Kids in the Nadel Drive neighborhood off Middle Road have a new playground to enjoy.
Town officials and two longtime neighborhood residents cut the ribbon on the new playground dubbed “Nadel Park” Tuesday afternoon.
It was built at a cost of $97,000, half of which was paid with grant funds and the other half matched by the town’s recreation fees. Those fees are paid by developers on a per-lot or per-unit basis.
“For many years, there was nothing here but a backstop,” said neighborhood resident Joan Davis. She and her husband Forrest have lived in a house adjacent to the park since the 1970s.
“The kids used to play baseball back here,” she said. “One year we had the whole Riverhead High School football team back here, when our son was on the team.” More recently, the large open field drew crowds of young men who played soccer there. “They would come from everywhere,” she said. The lack of bathroom facilities there was a problem, she said.

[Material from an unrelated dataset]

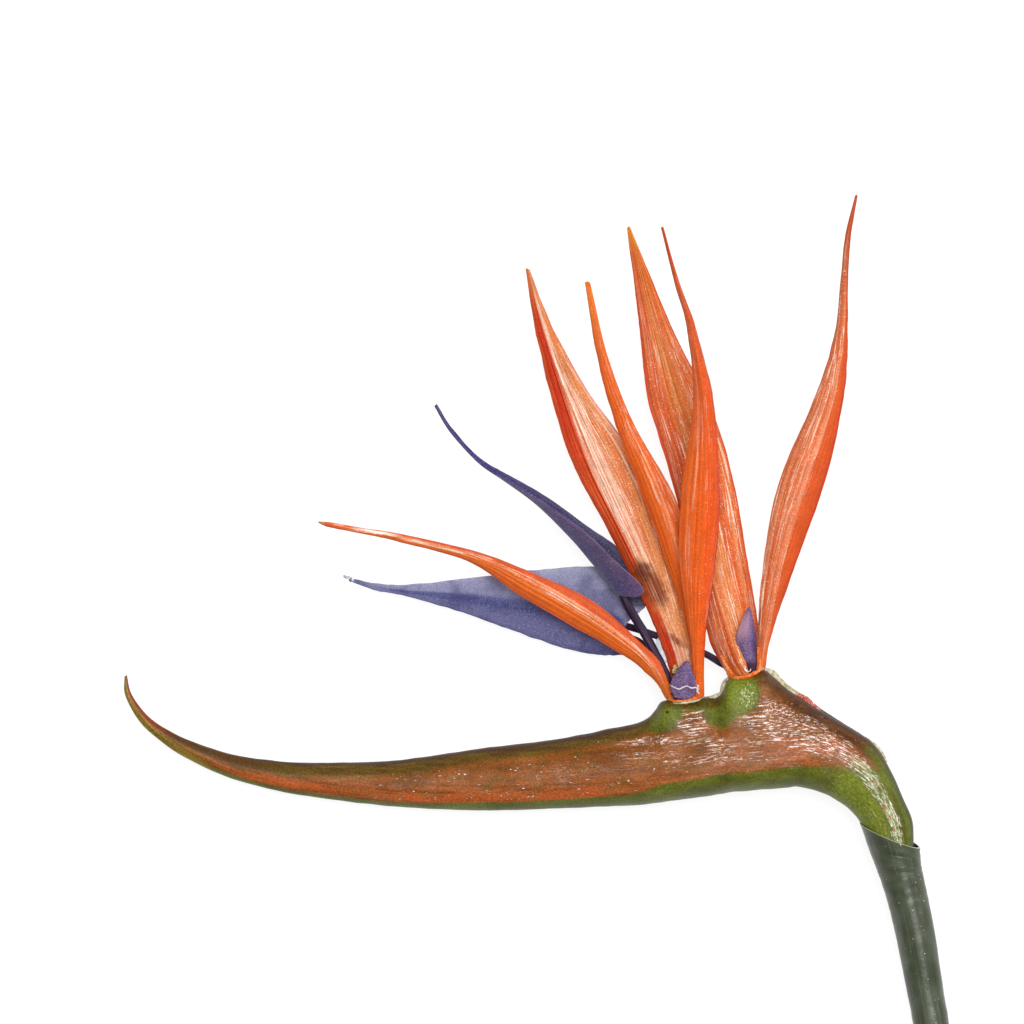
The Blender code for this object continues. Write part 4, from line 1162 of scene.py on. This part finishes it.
stemRows = [  # middle, outer radius, bore radius
    ((57.45, -37.9), 7.3, 6.9), ((58.7, -42.6), 6.7, 6.3), ((59.9, -46.6), 6.2, 5.6),
    ((61, -50.2), 5.95, 1.7), ((62.5, -56), 5.7, 1.7), ((64.6, -65.6), 5.5, 1.7), ((66.8, -78.1), 5.2, 1.7),
    ((69.2, -91.5), 4.95, 1.7), ((75.8, -128), 4.85, 1.7), ((82.6, -166), 4.8, 1.7), ((89, -206), 4.8, 1.7),
    ((94.6, -248), 4.8, 1.7),
]
stemBuild = {
    "rows": 260, "sides": 64, "slant": 0.74, "slantRows": 3, "sag": 1.3,
    "skinTo": 0.47, "cutTo": 0.5, "boreTo": 0.97,
}
stemMiddle, outerRadii, boreRadii = vectors(column(stemRows, 0)), column(stemRows, 1), column(stemRows, 2)


def stemPoint(s, t):
    # along the skin from the mouth to the cut end, over the cut, back up the bore, over the mouth's edge
    skin, cut, bore = stemBuild["skinTo"], stemBuild["cutTo"], stemBuild["boreTo"]
    turn = math.tau * t
    if s <= skin:
        down, inward = s / skin, 0.0
    elif s <= cut:
        down, inward = 1.0, (s - skin) / (cut - skin)
    elif s <= bore:
        down, inward = 1 - (s - cut) / (bore - cut), 1.0
    else:
        down, inward = 0.0, (1 - s) / (1 - bore)
    outer = lineAt(outerRadii, down)
    outer += 0.12 * wander(down * 60, 3.0) + 0.08 * wander(down * 30, math.cos(turn), math.sin(turn))
    radius = outer + (lineAt(boreRadii, down) - outer) * inward
    middle = lineAt(stemMiddle, down)
    along = headingAt(stemMiddle, down)
    side = Vector((-along.y, along.x))
    mouth = max(0.0, 1 - down * (len(stemRows) - 1) / stemBuild["slantRows"])
    slip = stemBuild["slant"] * radius * math.cos(turn) + stemBuild["sag"] * math.sin(turn)
    spot = middle + side * radius * math.cos(turn) + along * mouth * slip
    return spot.x, spot.y, radius * math.sin(turn)


def stemMaterial():
    material = newMaterial("stem_tube_green", Roughness=0.3, Specular_IOR_Level=0.45)
    uv = uvAt()
    run = partsOf(uv)[0]
    cloud = drawnOut(uv, (30.0, 6.0, 1.0))
    drawn = drawnOut(uv, (8.0, 90.0, 1.0))
    grain = grouped(grainGroup, Size=0.5)
    colour = ramp(cloud, tint, (0.3, 64, 70, 57), (0.5, 75, 80, 67), (0.7, 88, 93, 80))
    colour = over(colour, tint(112, 117, 104), between(drawn, 0.55, 0.7), 0.4)
    colour = over(colour, tint(190, 196, 184), between(noiseAt(sheetAt(), 1.4, 1.0), 0.74, 0.78))
    paleEdge = maths("ADD", between(run, 0.0018, 0.0008), between(run, 0.97, 0.975))
    colour = over(colour, tint(178, 182, 158), paleEdge)
    return finishMaterial(material, colour, maths("MULTIPLY_ADD", drawn, 0.4, grain["Cloud"]), 0.3, 0.3)


def wireMaterial():
    material = newMaterial("wire_cut_steel", Roughness=0.35, Metallic=1.0)
    grain = grouped(grainGroup, Size=0.3)
    colour = ramp(grain["Speck"], tint, (0.3, 120, 116, 110), (0.7, 178, 174, 168))
    return finishMaterial(material, colour, Roughness=between(grain["Cloud"], 0.3, 0.7, 0.3, 0.5))


finishPiece(gridPiece("stem_tube", stemBuild, stemPoint), stemMaterial(), "stem_green", "stem")
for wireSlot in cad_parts["stem_wire"].material_slots:
    wireSlot.material = wireMaterial()
print("stem made")

studio = {
    "floorSize": 16.0,
    "floorLevel": -0.0002,
    "floorWhite": 0.2,
    "floorGlow": 0.84,
    "domeStrength": 0.5,
    "frameWidth": 0.28672,
    "lens": 500.0,
    "sensor": 36.0,
    "farthest": 50.0,
    "lookU": -48.44,
    "lookV": 52.64,
    "focusHeight": 15.0,
}
lights = {  # place, disk size, power
    "overhead_softbox": ((0.25, 0.35, 1.7), 1.1, 30.0),
    "side_softbox": ((1.1, 0.5, 0.9), 0.6, 7.0),
}
lightTarget = Vector((0, 0.05, 0))


def makeStage():
    deselectAll()
    bpy.ops.mesh.primitive_plane_add(size=studio["floorSize"], location=(0, 0, studio["floorLevel"]))
    floor = bpy.context.object
    floor.name = "studio_floor"
    material = newMaterial("studio_floor_white", Roughness=0.9, Specular_IOR_Level=0.1)
    white = (studio["floorWhite"],) * 3 + (1,)
    glow = {"Emission Color": (1, 1, 1, 1), "Emission Strength": studio["floorGlow"]}
    feed(shaderOf(material), {"Base Color": white, **glow})
    floor.data.materials.append(material)
    world = bpy.data.worlds.new("studio_dome")
    world.use_nodes = True
    backdrop = world.node_tree.nodes["Background"]
    backdrop.inputs["Color"].default_value = (1.0, 1.0, 1.0, 1)
    backdrop.inputs["Strength"].default_value = studio["domeStrength"]
    bpy.context.scene.world = world


def makeLights():
    for name, (spot, size, power) in lights.items():
        data = bpy.data.lights.new(name, "AREA")
        data.shape = "DISK"
        data.size = size
        data.energy = power
        lamp = bpy.data.objects.new(name, data)
        lamp.location = spot
        lamp.rotation_euler = (Vector(spot) - lightTarget).to_track_quat("Z", "Y").to_euler()
        lamp.visible_camera = False
        bpy.context.scene.collection.objects.link(lamp)


def makeCamera():  # straight above, looking down
    data = bpy.data.cameras.new("studio_camera")
    data.sensor_width = studio["sensor"]
    data.lens = studio["lens"]
    data.clip_end = studio["farthest"]
    camera = bpy.data.objects.new("studio_camera", data)
    above = studio["frameWidth"] * studio["lens"] / studio["sensor"] + studio["focusHeight"] * mm
    camera.location = ((crownX + studio["lookU"]) * mm, (crownY + studio["lookV"]) * mm, above)
    bpy.context.scene.collection.objects.link(camera)
    bpy.context.scene.camera = camera
    bpy.context.scene.view_settings.view_transform = "Standard"


makeStage()
makeLights()
makeCamera()
print("stage set")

“This is more like a pocket park,” Riverhead Councilman George Gabrielsen said. “It’s a playground for neighborhood children.” It is accessible by a walkway from Joyce Drive. Many of the homes in the subdivision were built in the early 1960s.
The playground surface — a thick, soft bonded rubber material — is expensive to install but requires no maintenance unlike other surfaces, said Riverhead recreation superintendent Raymond Coyne. Over a decade mulch replacement can cost many tens of thousands of dollars, Coyne said. The padded rubber suface is safer for kids, too, he said.